Anybody would have known that. And—Finch had been a hospital corpsman in the navy during the Korean fighting, and had had plenty of opportunity to learn the look of death.

“If there had been anything I could have done,” Finch said, “I'd have tried it. If there'd been anything
any
body could have done, I'd—I'd have called for help. Believe me or—”

He ended with a shrug which said he supposed they wouldn't believe it and that there was no use arguing.

“O.K.,” he said. “When there wasn't anything I could do, I got out. I didn't want to be mixed up in anything if I could help it. And, considering the accident and everything, I realized it wouldn't—” He shrugged again.

“Look so good,” Bill said. “Right. You lit out. Taking the keys with you?”

He had. And now, unprompted, he reached into his jacket pocket and took out a leather key container and, mutely, held it out. It did contain six keys; three of them were for locks of similar type. Which didn't prove anything one way or another. Bill gave the keys to Mullins, who put them in a pocket.

Rosco Finch sat and looked at them and there was speculation in his eyes and uneasiness.

“Do you own a gun?” Bill asked him and he shook his head slowly from side to side. “So,” Bill said, “you couldn't have carried one with you when you went to see Professor Elwell.”

Finch did not answer that, in word or movement. He kept on looking at Bill Weigand.

“How did you get to the house?”

He had gone there in a cab. What kind of cab? One of the little ones, the ones hard to get into. A name on the cab? He didn't remember any. Its color? Yellow, he thought; or yellow and black. Or maybe yellow and red.

“Be fair, captain,” Finch said. “Do you pay attention to what kind of cab you get into? Note down the name of the driver and his number? Most people don't.”

Which was, of course, entirely true. And it was also true that, while time and men could turn up a cab whose trip record showed a stop outside the Elwell house, the time would be long and the men numerous. And, probably, nothing proved, except an approximate time of arrival.

“Describe the way you found the professor. And the room.”

Finch did. He had been there.

“There's a closet door,” Bill said. “Remember it?”

Finch rubbed his chin. He remembered another door, roughly opposite the door he had entered by. Was it open or closed?

“I'd have noticed if it had been open,” Finch said. “So it must have been closed. You mean—somebody could have been hiding in a closet?”

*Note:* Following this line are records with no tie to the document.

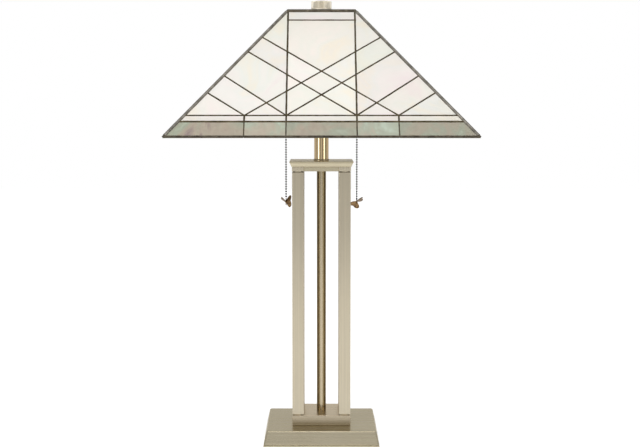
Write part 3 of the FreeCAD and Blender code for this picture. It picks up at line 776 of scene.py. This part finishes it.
def addPanes(whole, place, wanted, draw):  # the wanted panes of a panel, each a flat solid with its own tint and painted side shade
    bm = cutPanel()
    bmesh.ops.delete(bm, geom=[f for f in bm.faces if not wanted(f.calc_center_median())], context="FACES")
    tintAndShade = bm.loops.layers.float_color.new("tintAndShade")
    bmesh.ops.split_edges(bm, edges=bm.edges[:])
    panes = bm.faces[:]
    for pane in panes:
        middle = pane.calc_center_median()
        inside = abs(middle.x) < leading["innerUpright"]
        name = "centre" if inside else "wing"
        if middle.y > leading["head"] and inside:
            name = "head"
        elif middle.y < leading["band"]:
            name = "bandPale" if not inside and abs(middle.x) < leading["outerUpright"] else "band"
        elif middle.y < leading["strip"]:
            name = "strip"
        base = paneTints[name]
        # painted shade: panes grow darker towards each panel's right-hand side, plus a random tone
        level = 1 - paneTints["paintedSideShade"] * (middle.x / shadeLook["lowHalf"] + draw.random())
        shift = [level + draw.uniform(-1, 1) * paneTints["spread"] for _ in range(3)]
        for loop in pane.loops:
            loop[tintAndShade] = (base[0] * shift[0], base[1] * shift[1], base[2] * shift[2], 1.0)
    ring = bmesh.ops.inset_individual(bm, faces=panes, thickness=shadeLook["paneGap"])["faces"]
    bmesh.ops.delete(bm, geom=ring, context="FACES")
    inset = (shadeLook["cameThick"] - shadeLook["glassThick"]) / 2
    grown = bmesh.ops.extrude_face_region(bm, geom=bm.faces[:], use_keep_orig=True)["geom"]
    deep = {g for g in grown if isinstance(g, bmesh.types.BMVert)}
    bmesh.ops.translate(bm, verts=[v for v in bm.verts if v not in deep], vec=(0, 0, -inset))
    bmesh.ops.translate(bm, verts=list(deep), vec=(0, 0, -inset - shadeLook["glassThick"]))
    bmesh.ops.recalc_face_normals(bm, faces=bm.faces)
    addMesh(whole, bm, place)


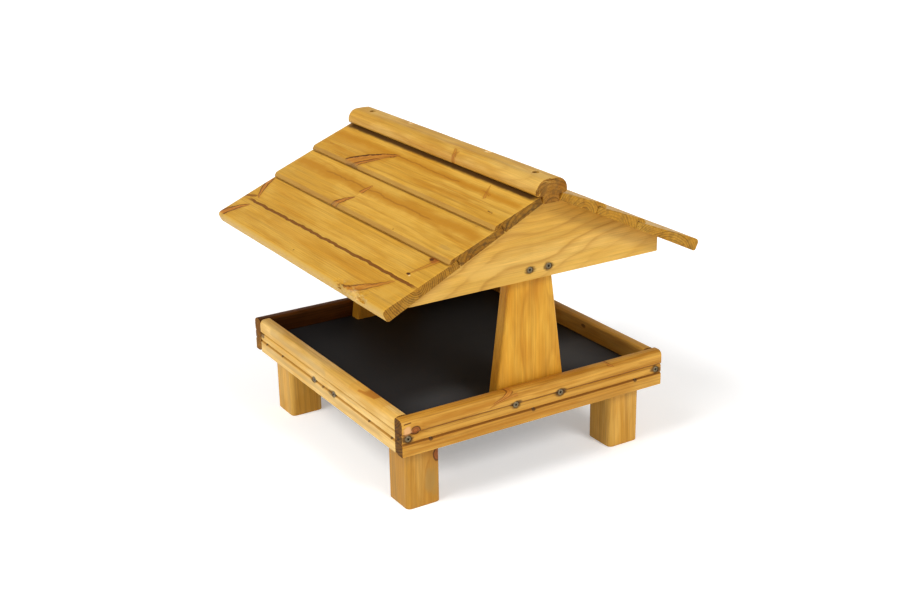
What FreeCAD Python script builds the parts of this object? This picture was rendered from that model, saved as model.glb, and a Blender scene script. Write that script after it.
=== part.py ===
import FreeCAD, Part
import math
import os

# Wooden bird table: a shallow tray on four short feet, with an upright board and a
# gable at each end carrying a lapped board roof and a ridge cap.  All sizes in mm.
# The ridge runs along Y, the eaves face -X and +X, and the floor is at Z = 0.

# Tray
TRAY_WIDTH = 371.0
TRAY_DEPTH = 394.0
RAIL_HEIGHT = 45.0
RAIL_THICKNESS = 16.5
RAIL_UNDERSIDE = 81.0
RAIL_TOP_OUTER_RADIUS = 6.5
RAIL_TOP_INNER_RADIUS = 4.0
RAIL_FOOT_INNER_RADIUS = 8.0
RAIL_ARRIS_RADIUS = 0.8
GROOVE_LOW = 16.0
GROOVE_HIGH = 27.0
GROOVE_DEPTH = 2.0
GROOVE_WIDTH = 3.2
BEAD_SETBACK = 0.5

# Feet
FOOT_SIDE = 45.0
FOOT_CORNER_RADIUS = 6.0
FOOT_END_CHAMFER = 1.2
FOOT_TO_END_RAIL = 5.0

# Floor panel and the two battens below it
FLOOR_THICKNESS = 9.0
FLOOR_DEPTH_BELOW_RAIL = 23.0
BATTEN_WIDTH = 18.0
BATTEN_TO_FOOT = 2.5

# Uprights
UPRIGHT_THICKNESS = 19.0
UPRIGHT_FOOT_WIDTH = 99.0
UPRIGHT_NECK_WIDTH = 58.0
UPRIGHT_EDGE_RADIUS = 3.0
UPRIGHT_BELOW_ROOF = 12.0

# Gables
GABLE_THICKNESS = 16.5
GABLE_UNDERSIDE = 258.5
GABLE_HALF_WIDTH = 172.0
GABLE_END_HEIGHT = 17.6
GABLE_EDGE_RADIUS = 1.2

# Roof
ROOF_LENGTH = 440.0
ROOF_PITCH = 26.0
BOARD_UPPER_EDGE = 8.5
BOARD_LOWER_EDGE = 14.2
EAVE_THICKNESS = 15.0
RIDGE_TO_BOARD = 13.0
EXPOSURE_UPPER = 66.7
EXPOSURE_MIDDLE = 64.0
EXPOSURE_LOWER = 91.5
LAP = 10.0
LAP_GAP = 1.6
LAP_FIT = 0.15
NOSE_CHAMFER_RUN = 4.6
NOSE_CHAMFER_DROP = 3.0
NOSE_RADIUS = 0.8
EAVE_LOWER_RADIUS = 3.4
EAVE_TOP_RADIUS = 5.0

# Ridge cap
CAP_WIDTH = 42.0
CAP_HEAD_HEIGHT = 19.0
CAP_TOP_RADIUS = 14.0
CAP_LOWER_RADIUS = 4.5
CAP_STEM_GAP = 1.2
CAP_STEM_FIT = 0.6
CAP_SEAT_FIT = 0.1

# Countersunk screws and roof nails
SCREW_HEAD = 7.6
SCREW_HEAD_DEPTH = 2.8
SCREW_SHANK = 3.6
SCREW_SUNK = 0.3
RIDGE_SCREW_SUNK = 1.6
NAIL_HEAD = 3.2
NAIL_HEAD_DEPTH = 0.8
NAIL_SHANK = 1.8
NAIL_INTO_GABLE = 16.0
UPRIGHT_SCREW_SPACING = 64.0
GABLE_SCREW_SPACING = 26.0
GABLE_SCREW_RISE = 12.0
BATTEN_SCREW_FRACTION = 0.2
RIDGE_SCREW_BITE = 18.0
UPPER_NAIL_INSET = 10.0
SCREW_MOUTH = 4.0

# Screw and pin lengths as shares of the timber they bite into
UPRIGHT_BITE = 0.8
SIDE_RAIL_BITE = 0.7
CORNER_SCREW_LENGTH = 2.4 * RAIL_THICKNESS
FLOOR_SCREW_LENGTH = 2.0 * RAIL_THICKNESS
PIN_LENGTH = 1.7 * RAIL_THICKNESS

# Nail lines on the roof boards, clear of the laps
NAIL_BELOW_LAP = 1.4 * LAP
NAIL_ABOVE_LAP = 1.9 * LAP
FLOOR_SCREW_FRACTIONS = (-0.075, 0.06)
PIN_DIAMETER = 1.8
PIN_PROUD = 0.5
END_PIN_FRACTIONS = (-0.40, -0.02, 0.39)
SIDE_PIN_FRACTIONS = (-0.30, -0.02, 0.295)
SIDE_PIN_FROM_FRONT = 9.0
SIDE_PIN_FROM_BACK = 16.5

# Levels and positions that follow from the sizes above
RAIL_TOP = RAIL_UNDERSIDE + RAIL_HEIGHT
FLOOR_TOP = RAIL_TOP - FLOOR_DEPTH_BELOW_RAIL
FLOOR_UNDERSIDE = FLOOR_TOP - FLOOR_THICKNESS
HALF_WIDTH = TRAY_WIDTH / 2.0
HALF_DEPTH = TRAY_DEPTH / 2.0
INNER_HALF_WIDTH = HALF_WIDTH - RAIL_THICKNESS
INNER_HALF_DEPTH = HALF_DEPTH - RAIL_THICKNESS
LOWER_BAND = RAIL_UNDERSIDE + (FLOOR_UNDERSIDE - RAIL_UNDERSIDE) / 2.0
GABLE_FACE = INNER_HALF_DEPTH + GABLE_THICKNESS
PITCH = math.radians(ROOF_PITCH)
ROOF_APEX = GABLE_UNDERSIDE + GABLE_END_HEIGHT + GABLE_HALF_WIDTH * math.tan(PITCH)

UPPER_START = RIDGE_TO_BOARD
UPPER_END = UPPER_START + EXPOSURE_UPPER
MIDDLE_START = UPPER_END - LAP
MIDDLE_END = UPPER_END + EXPOSURE_MIDDLE
LOWER_START = MIDDLE_END - LAP
LOWER_END = MIDDLE_END + EXPOSURE_LOWER


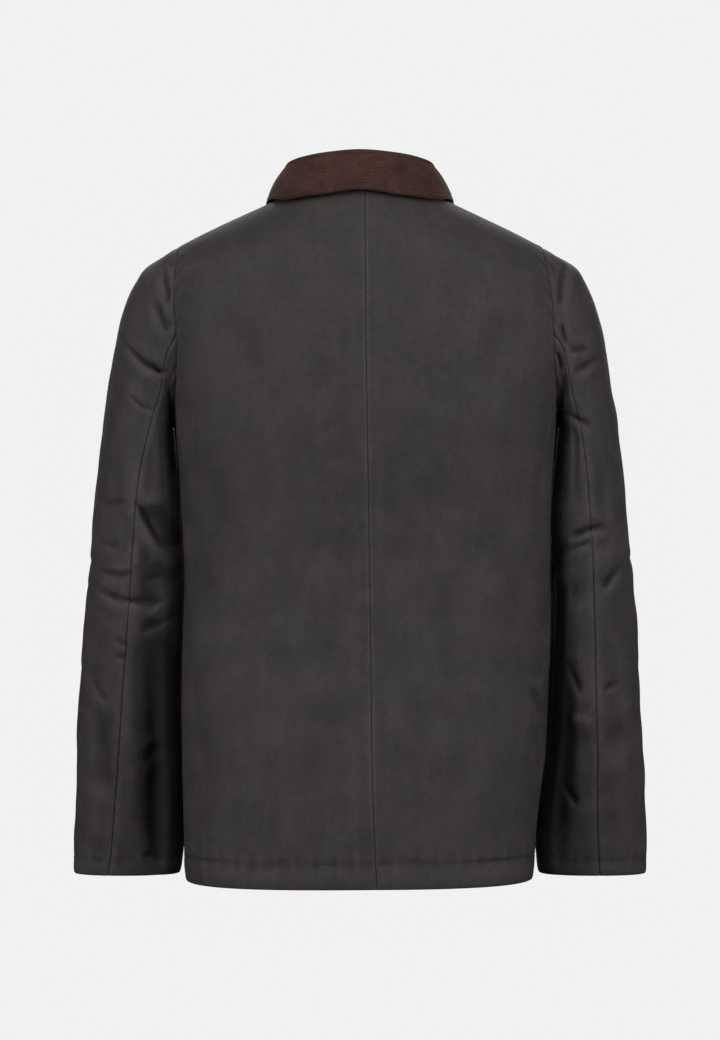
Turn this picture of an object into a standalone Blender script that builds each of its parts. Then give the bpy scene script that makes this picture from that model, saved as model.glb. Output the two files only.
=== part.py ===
"""Waxed cotton jacket: filled out as if worn, with no wearer in it.

Metres, +Z up. The garment's front faces -Y and its back +Y, so the wearer's left is +X.
The origin is at the middle of the neck opening, level with the points where the
shoulder seams meet the collar: the jacket hangs on the wearer's shoulders there.

Each sewn piece is one solid: two backs, two fronts, a top and an under sleeve for
each arm, and a folded collar. Five buttons close the fronts.
"""

import math

import bmesh
import bpy
import numpy as np
from mathutils import Matrix, Vector

MM = 0.001

# ---------------------------------------------------------------- named sizes
CLOTH = 1.6 * MM          # waxed cotton wall
COLLAR_WALL = 2.6 * MM    # corduroy upper collar on its under collar
SEAM_GAP = 0.4 * MM       # what two pieces keep between them at a seam
HEM_Z = -717 * MM       # level hem
LAP = 20 * MM             # how far each front passes the centre front
LAP_RISE = 1.5 * MM       # the left front is lifted and the right one lowered by this
NECK_SIDE, NECK_BACK, NECK_FRONT = 80 * MM, 68 * MM, 94 * MM   # neckline in plan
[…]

Which might mean that Finch thought it really was a closet, not a passageway, or that Finch was lying about it—or that, in fact, the second entrance to the room had nothing to do with anything.

“After you heard the shot,” Bill Weigand said. “Before you decided to use a key and go in and investigate, I take it nobody came out of the house? Came past you?”

“For God's sake,” Finch said, reasonably enough. “And said, ‘Afternoon. By the way, I just killed Professor Elwell'? For God's sake, captain.”

“And,” Bill said, “you didn't find anybody in the house? Anybody alive?”

Finch merely looked at him, and shook his head in wonder at such obviousness. But then he said, “I suppose there's a back door, captain? And—there was time enough.”

“All right,” Bill said. “Do you know a man named Hunter? Carl Hunter?”

Finch had met him a few times, at Elwell's house. Knew he was working with Elwell. “Something about cats,” Finch said. “God knows why.”

Mullins looked at Finch, momentarily, with something like sympathy.

“What they called an egghead,” Finch said. “Like the professor himself. Psychiatrist, or something like that.”

“Psychologist,” Bill said, absently. “You didn't see Mr. Hunter yesterday?”

Finch said, “Huh?”

“At the Elwell house,” Bill said. “Going away from the house.”